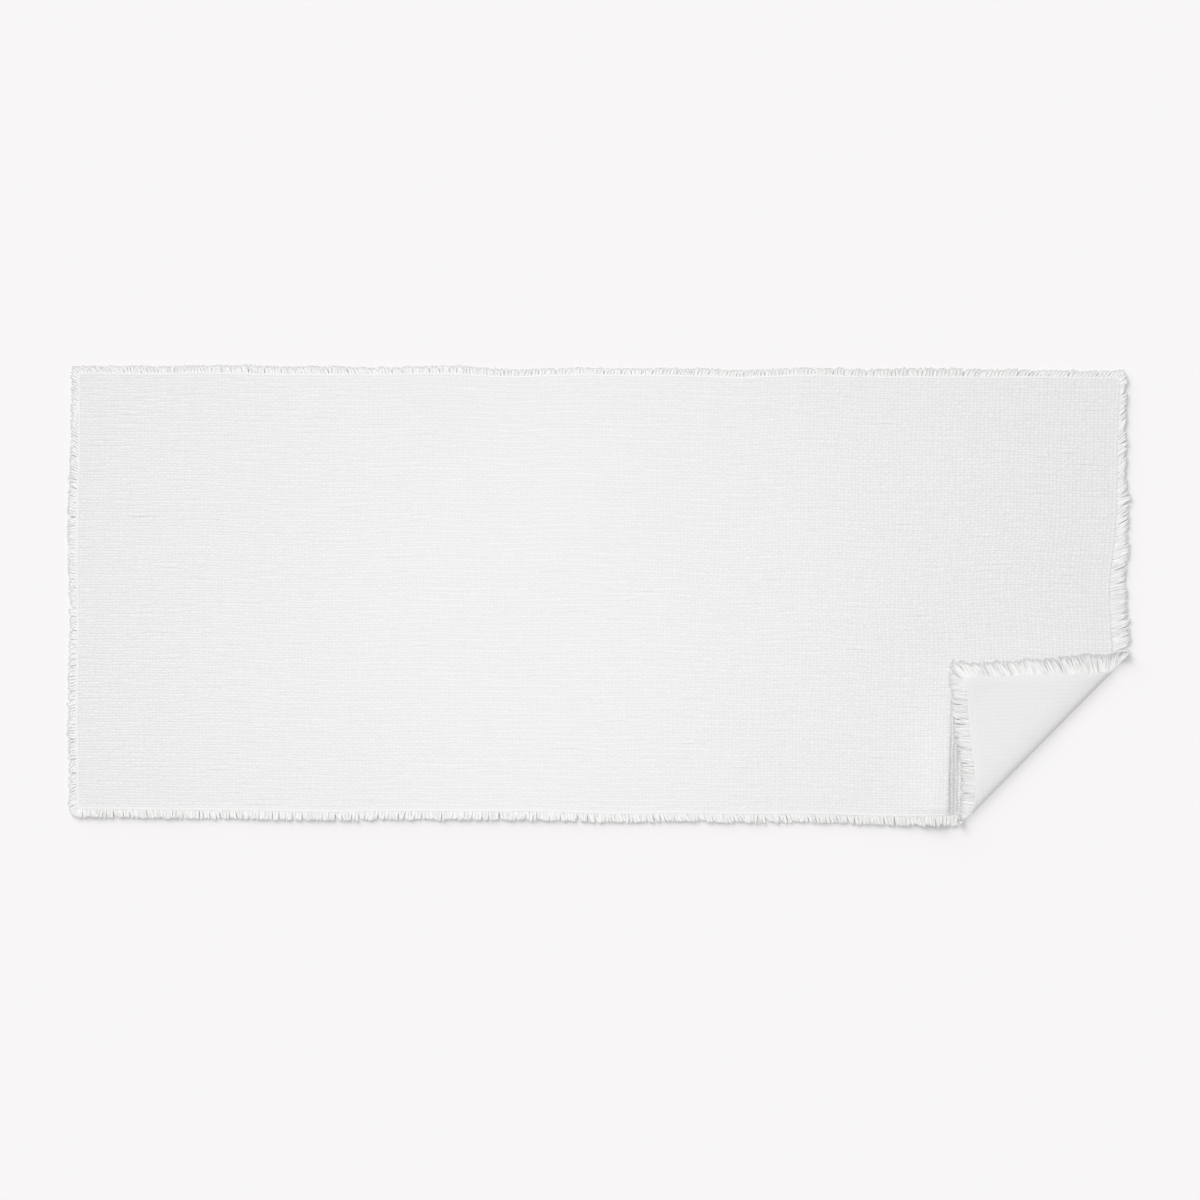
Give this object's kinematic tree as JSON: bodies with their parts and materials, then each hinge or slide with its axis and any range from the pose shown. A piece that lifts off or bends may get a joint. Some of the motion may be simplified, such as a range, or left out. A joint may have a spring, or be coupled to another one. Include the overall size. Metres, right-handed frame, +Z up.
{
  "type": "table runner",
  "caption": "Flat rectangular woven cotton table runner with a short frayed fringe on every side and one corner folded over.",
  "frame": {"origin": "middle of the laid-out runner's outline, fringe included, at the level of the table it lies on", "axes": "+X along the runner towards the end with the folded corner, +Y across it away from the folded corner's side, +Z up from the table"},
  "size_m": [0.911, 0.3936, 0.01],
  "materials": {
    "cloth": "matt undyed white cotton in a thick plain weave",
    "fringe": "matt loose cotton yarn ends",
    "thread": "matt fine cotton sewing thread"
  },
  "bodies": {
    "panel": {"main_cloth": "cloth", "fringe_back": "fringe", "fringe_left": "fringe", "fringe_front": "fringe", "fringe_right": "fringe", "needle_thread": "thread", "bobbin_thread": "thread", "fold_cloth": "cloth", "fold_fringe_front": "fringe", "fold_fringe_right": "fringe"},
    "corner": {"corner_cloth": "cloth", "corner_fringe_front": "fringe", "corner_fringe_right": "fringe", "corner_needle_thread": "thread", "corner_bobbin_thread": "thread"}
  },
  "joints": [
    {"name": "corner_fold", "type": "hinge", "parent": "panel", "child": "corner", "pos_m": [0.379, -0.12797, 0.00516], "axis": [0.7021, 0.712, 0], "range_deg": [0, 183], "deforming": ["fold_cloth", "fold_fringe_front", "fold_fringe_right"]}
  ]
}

━━━━━━━━━━━━━━━━━━━━━━━━━━━━━━

• _What you are asked to do_
Return all of the data word for word.

• _Result for this task_
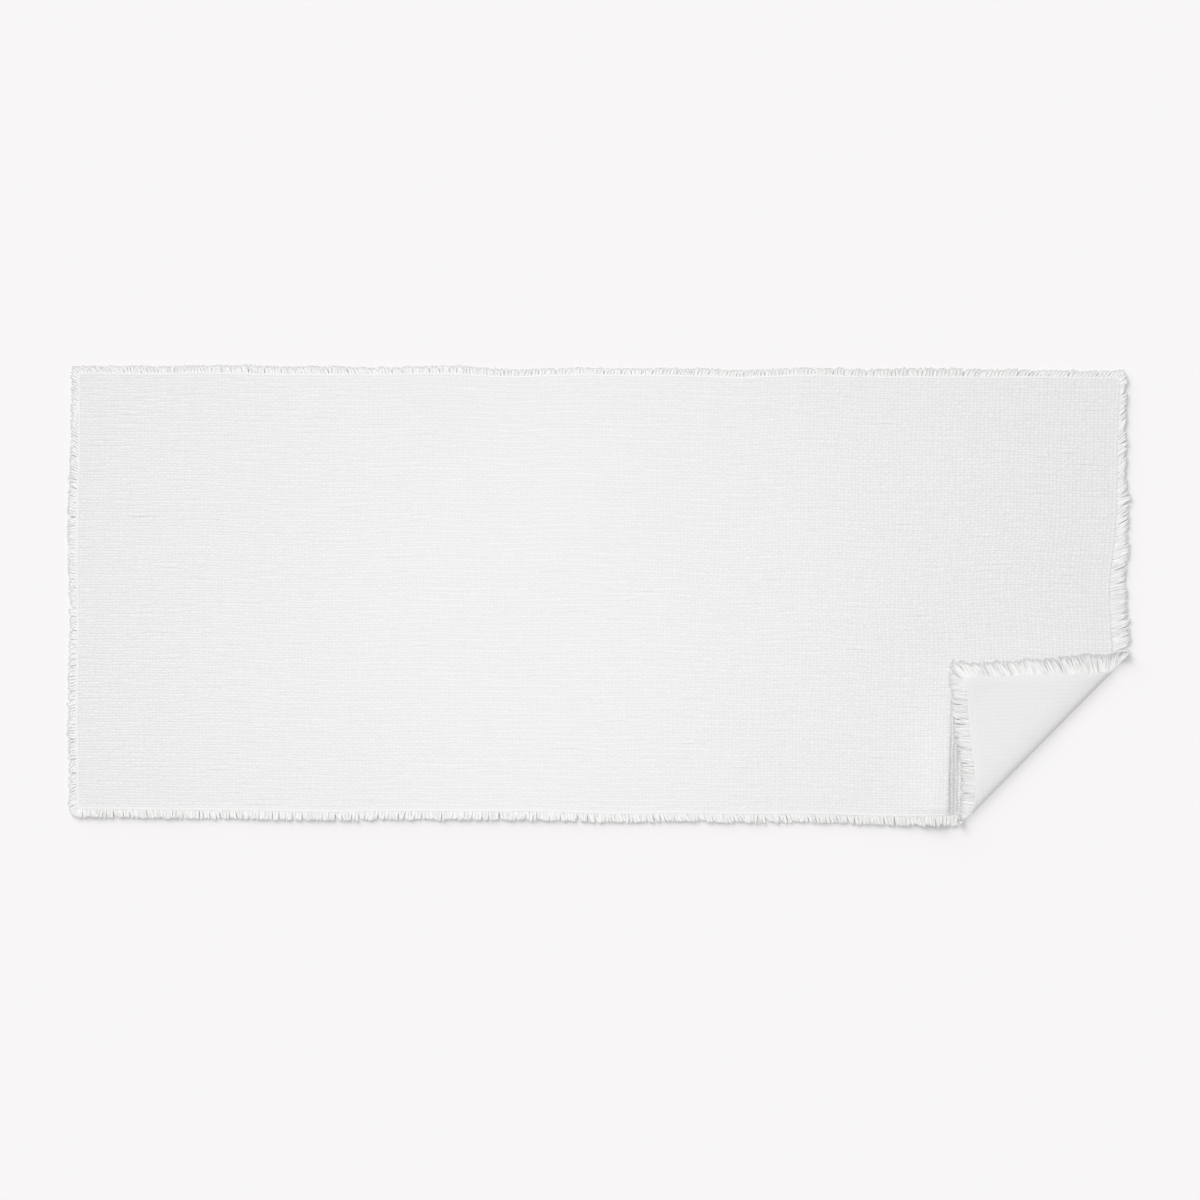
Give this object's kinematic tree as JSON: bodies with their parts and materials, then each hinge or slide with its axis and any range from the pose shown. A piece that lifts off or bends may get a joint. Some of the motion may be simplified, such as a range, or left out. A joint may have a spring, or be coupled to another one. Include the overall size. Metres, right-handed frame, +Z up.
{
  "type": "table runner",
  "caption": "Flat rectangular woven cotton table runner with a short frayed fringe on every side and one corner folded over.",
  "frame": {"origin": "middle of the laid-out runner's outline, fringe included, at the level of the table it lies on", "axes": "+X along the runner towards the end with the folded corner, +Y across it away from the folded corner's side, +Z up from the table"},
  "size_m": [0.911, 0.3936, 0.01],
  "materials": {
    "cloth": "matt undyed white cotton in a thick plain weave",
    "fringe": "matt loose cotton yarn ends",
    "thread": "matt fine cotton sewing thread"
  },
  "bodies": {
    "panel": {"main_cloth": "cloth", "fringe_back": "fringe", "fringe_left": "fringe", "fringe_front": "fringe", "fringe_right": "fringe", "needle_thread": "thread", "bobbin_thread": "thread", "fold_cloth": "cloth", "fold_fringe_front": "fringe", "fold_fringe_right": "fringe"},
    "corner": {"corner_cloth": "cloth", "corner_fringe_front": "fringe", "corner_fringe_right": "fringe", "corner_needle_thread": "thread", "corner_bobbin_thread": "thread"}
  },
  "joints": [
    {"name": "corner_fold", "type": "hinge", "parent": "panel", "child": "corner", "pos_m": [0.379, -0.12797, 0.00516], "axis": [0.7021, 0.712, 0], "range_deg": [0, 183], "deforming": ["fold_cloth", "fold_fringe_front", "fold_fringe_right"]}
  ]
}